The best new movies and repertory screenings for you to check out in NYC this weekend.

Key and Peele and a Gangsta Kitten, the Remarkably Intense GREEN ROOM, Jason Bateman's FAMILY FANG, and More
Clockwise from top left: KEANU, PRINCESS MONONOKE, THE FAMILY FANG, GREEN ROOM.

Good news: Your weekend moviegoing needs have been simplified. Every Thursday morning, our What To See guide will highlight the new releases opening in New York City and NYC repertory screenings that are most worth your time.

Here's your guide for the weekend of April 29 – May 1.

A strong early contender for the year's best thriller…
Green Room (2016)
Director: Jeremy Saulnier
Stars: Anton Yelchin, Imogen Poots, Patrick Stewart, Alia Shawkat, Mark Webber, Macon Blair, Joe Cole, Callum Turner

With only two films, writer-director Jeremy Saulnier has established himself as a master of realistic nightmares. After starting out with the exaggeratedly gruesome horror-comedy Murder Party, the Brooklyn-based filmmaker did a stark 180 with Blue Ruin, a powerfully naturalistic, vengeance-minded thriller about an unexceptional guy feeling his way through a tragically misguided revenge plot. Whereas most other directors would've played its inherent genre beats for crowd-pleasing wildness, Saulnier kept Blue Ruin deeply rooted in believability. The character’s decisions felt authentic, while violence never felt gratuitously heightened.

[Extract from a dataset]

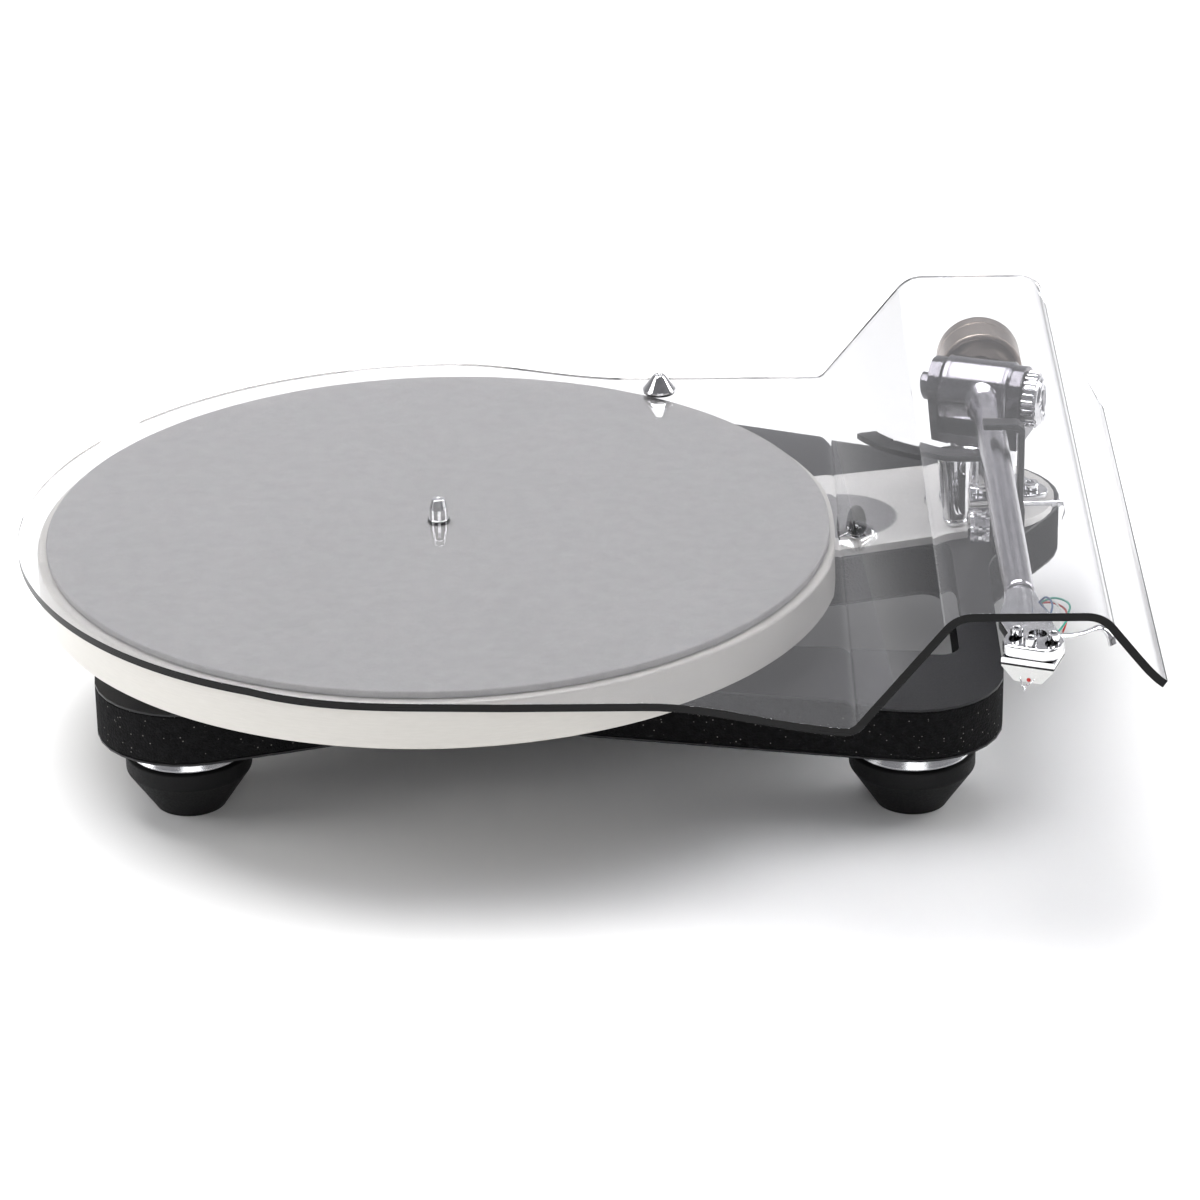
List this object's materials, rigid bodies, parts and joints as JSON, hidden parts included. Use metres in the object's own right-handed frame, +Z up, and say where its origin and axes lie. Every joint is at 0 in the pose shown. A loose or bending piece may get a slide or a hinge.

In Green Room, Saulnier pulls off an even trickier balancing act, elevating the carnage to an almost exploitation-film level without losing any of Blue Ruin’s sincerity. The set-up is straight out of Assault on Precinct 13's playbook, and the execution is pure John Carpenter nodding. Four young punch rockers, known as The Ain't Rights (and led by Anton Yelchin and Alia Shawkat) take a seedy gig inside a grungy bar run by a group of humorless Neo-Nazis, whose master is played with calculated menace by a chillingly understated Patrick Stewart. After one of the band’s members witnesses a murder backstage, the Nazis trap them inside the venue with the intent to permanently silence them—until The Ain't Rights decide to fight back.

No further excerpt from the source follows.